--- start of MATERIAL FOR THIS EXERCISE ---

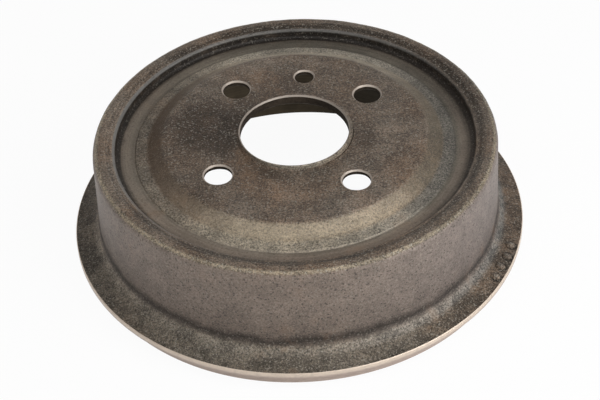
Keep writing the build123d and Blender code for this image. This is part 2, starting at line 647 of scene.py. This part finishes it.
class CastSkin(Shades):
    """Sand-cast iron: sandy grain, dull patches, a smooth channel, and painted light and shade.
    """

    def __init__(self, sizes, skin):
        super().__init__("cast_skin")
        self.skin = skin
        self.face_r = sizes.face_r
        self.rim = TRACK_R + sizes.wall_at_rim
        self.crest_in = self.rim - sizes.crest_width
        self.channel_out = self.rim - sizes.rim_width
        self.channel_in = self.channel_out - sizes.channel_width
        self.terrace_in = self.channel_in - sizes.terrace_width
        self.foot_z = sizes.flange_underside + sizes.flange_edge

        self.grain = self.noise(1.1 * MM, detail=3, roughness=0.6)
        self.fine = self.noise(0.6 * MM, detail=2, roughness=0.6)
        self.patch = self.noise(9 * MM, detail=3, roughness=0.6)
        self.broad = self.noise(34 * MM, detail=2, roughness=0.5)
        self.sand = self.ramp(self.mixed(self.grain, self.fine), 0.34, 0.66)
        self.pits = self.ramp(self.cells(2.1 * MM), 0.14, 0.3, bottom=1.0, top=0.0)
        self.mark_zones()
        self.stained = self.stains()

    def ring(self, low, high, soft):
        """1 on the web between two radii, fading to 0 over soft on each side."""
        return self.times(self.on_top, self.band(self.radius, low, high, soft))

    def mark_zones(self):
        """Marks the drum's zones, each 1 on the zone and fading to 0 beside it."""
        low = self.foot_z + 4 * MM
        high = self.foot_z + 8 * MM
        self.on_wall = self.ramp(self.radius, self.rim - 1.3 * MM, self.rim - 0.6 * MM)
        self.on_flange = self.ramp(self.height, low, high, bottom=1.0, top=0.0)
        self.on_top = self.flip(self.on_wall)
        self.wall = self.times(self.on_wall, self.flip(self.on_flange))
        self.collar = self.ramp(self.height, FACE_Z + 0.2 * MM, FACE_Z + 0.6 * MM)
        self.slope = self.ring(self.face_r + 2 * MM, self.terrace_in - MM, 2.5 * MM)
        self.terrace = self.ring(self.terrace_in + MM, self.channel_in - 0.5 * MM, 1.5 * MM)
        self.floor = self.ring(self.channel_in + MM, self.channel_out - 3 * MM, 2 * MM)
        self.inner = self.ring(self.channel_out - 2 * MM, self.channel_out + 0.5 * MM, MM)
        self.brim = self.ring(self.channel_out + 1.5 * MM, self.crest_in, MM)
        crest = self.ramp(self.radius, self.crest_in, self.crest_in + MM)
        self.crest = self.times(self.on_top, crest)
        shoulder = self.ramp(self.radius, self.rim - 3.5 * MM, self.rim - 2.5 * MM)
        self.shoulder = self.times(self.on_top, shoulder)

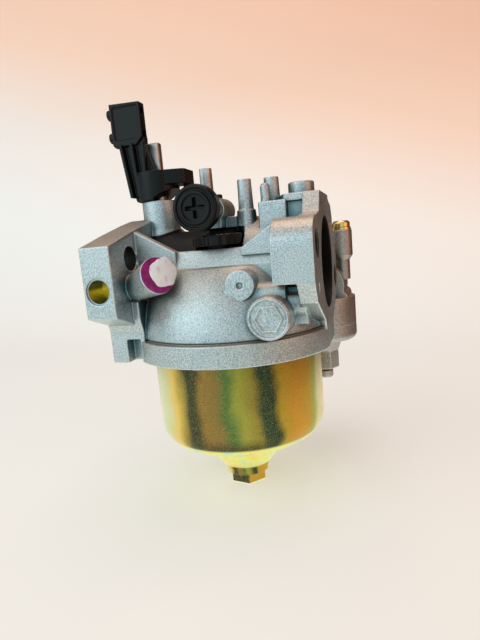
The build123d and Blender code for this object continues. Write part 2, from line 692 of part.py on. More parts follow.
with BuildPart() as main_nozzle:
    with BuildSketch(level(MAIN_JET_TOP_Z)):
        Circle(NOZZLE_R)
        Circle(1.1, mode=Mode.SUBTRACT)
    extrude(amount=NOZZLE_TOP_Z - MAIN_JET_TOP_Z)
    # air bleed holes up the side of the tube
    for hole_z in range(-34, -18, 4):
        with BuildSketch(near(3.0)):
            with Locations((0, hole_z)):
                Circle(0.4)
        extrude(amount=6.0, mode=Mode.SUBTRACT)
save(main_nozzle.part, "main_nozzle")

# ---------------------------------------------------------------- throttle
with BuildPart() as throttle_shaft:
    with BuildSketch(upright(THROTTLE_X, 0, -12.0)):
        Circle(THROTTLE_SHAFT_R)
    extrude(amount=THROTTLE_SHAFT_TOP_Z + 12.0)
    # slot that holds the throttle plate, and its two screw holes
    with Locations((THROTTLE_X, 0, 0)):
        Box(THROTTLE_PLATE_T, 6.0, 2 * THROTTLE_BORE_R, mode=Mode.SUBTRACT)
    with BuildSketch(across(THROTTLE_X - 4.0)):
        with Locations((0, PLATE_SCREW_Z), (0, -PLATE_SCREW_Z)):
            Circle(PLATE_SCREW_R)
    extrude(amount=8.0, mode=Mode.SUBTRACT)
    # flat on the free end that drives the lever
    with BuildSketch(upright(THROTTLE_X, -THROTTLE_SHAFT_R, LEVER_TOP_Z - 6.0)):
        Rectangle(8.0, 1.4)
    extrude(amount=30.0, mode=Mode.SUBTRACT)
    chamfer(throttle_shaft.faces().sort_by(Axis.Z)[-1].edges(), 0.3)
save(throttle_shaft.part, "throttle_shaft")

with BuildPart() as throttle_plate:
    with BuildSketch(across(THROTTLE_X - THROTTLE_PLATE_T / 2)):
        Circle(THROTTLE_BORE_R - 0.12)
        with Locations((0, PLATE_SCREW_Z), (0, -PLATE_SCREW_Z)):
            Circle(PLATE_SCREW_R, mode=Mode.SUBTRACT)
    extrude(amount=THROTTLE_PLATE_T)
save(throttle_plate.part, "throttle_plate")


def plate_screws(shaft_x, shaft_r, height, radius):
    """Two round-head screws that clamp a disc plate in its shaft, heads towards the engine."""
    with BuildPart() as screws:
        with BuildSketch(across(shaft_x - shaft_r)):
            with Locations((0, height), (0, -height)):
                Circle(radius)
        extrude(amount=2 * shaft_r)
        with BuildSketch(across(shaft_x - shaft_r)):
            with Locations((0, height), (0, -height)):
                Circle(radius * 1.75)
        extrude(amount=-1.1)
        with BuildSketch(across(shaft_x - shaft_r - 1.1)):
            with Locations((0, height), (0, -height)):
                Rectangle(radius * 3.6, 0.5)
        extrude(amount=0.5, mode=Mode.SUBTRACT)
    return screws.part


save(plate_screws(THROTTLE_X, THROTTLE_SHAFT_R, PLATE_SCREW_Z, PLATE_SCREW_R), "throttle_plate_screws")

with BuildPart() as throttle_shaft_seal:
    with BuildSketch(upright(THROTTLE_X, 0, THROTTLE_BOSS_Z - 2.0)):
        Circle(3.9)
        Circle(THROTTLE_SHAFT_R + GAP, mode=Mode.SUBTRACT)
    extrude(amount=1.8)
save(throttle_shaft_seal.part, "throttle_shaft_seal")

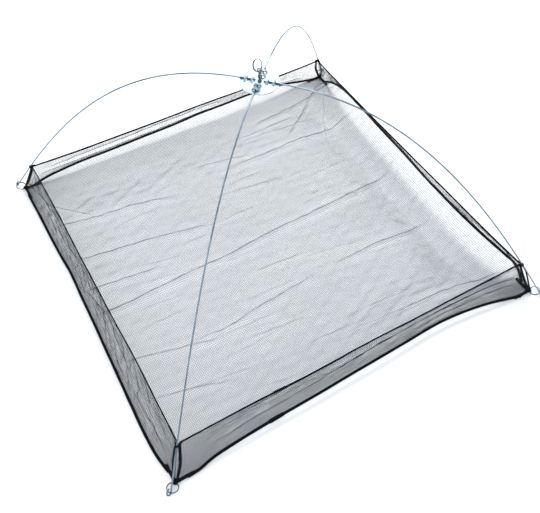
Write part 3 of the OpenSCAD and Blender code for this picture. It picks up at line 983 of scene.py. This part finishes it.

--- end of MATERIAL FOR THIS EXERCISE ---

• **YOUR TASK**: Quote the records above exactly, from the first line through the line containing "low, high, soft))", and nothing more.

• **RESULT OF THE TASK**:
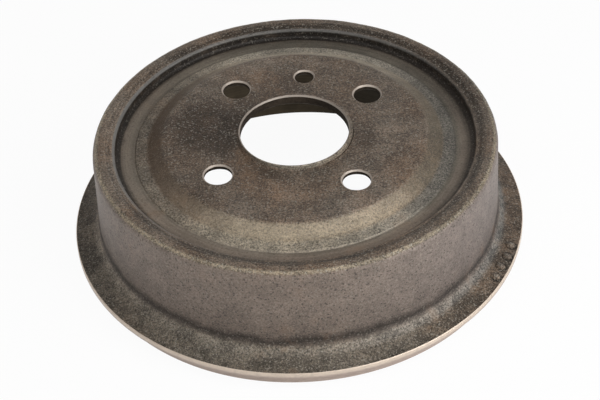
Keep writing the build123d and Blender code for this image. This is part 2, starting at line 647 of scene.py. This part finishes it.
class CastSkin(Shades):
    """Sand-cast iron: sandy grain, dull patches, a smooth channel, and painted light and shade.
    """

    def __init__(self, sizes, skin):
        super().__init__("cast_skin")
        self.skin = skin
        self.face_r = sizes.face_r
        self.rim = TRACK_R + sizes.wall_at_rim
        self.crest_in = self.rim - sizes.crest_width
        self.channel_out = self.rim - sizes.rim_width
        self.channel_in = self.channel_out - sizes.channel_width
        self.terrace_in = self.channel_in - sizes.terrace_width
        self.foot_z = sizes.flange_underside + sizes.flange_edge

        self.grain = self.noise(1.1 * MM, detail=3, roughness=0.6)
        self.fine = self.noise(0.6 * MM, detail=2, roughness=0.6)
        self.patch = self.noise(9 * MM, detail=3, roughness=0.6)
        self.broad = self.noise(34 * MM, detail=2, roughness=0.5)
        self.sand = self.ramp(self.mixed(self.grain, self.fine), 0.34, 0.66)
        self.pits = self.ramp(self.cells(2.1 * MM), 0.14, 0.3, bottom=1.0, top=0.0)
        self.mark_zones()
        self.stained = self.stains()

    def ring(self, low, high, soft):
        """1 on the web between two radii, fading to 0 over soft on each side."""
        return self.times(self.on_top, self.band(self.radius, low, high, soft))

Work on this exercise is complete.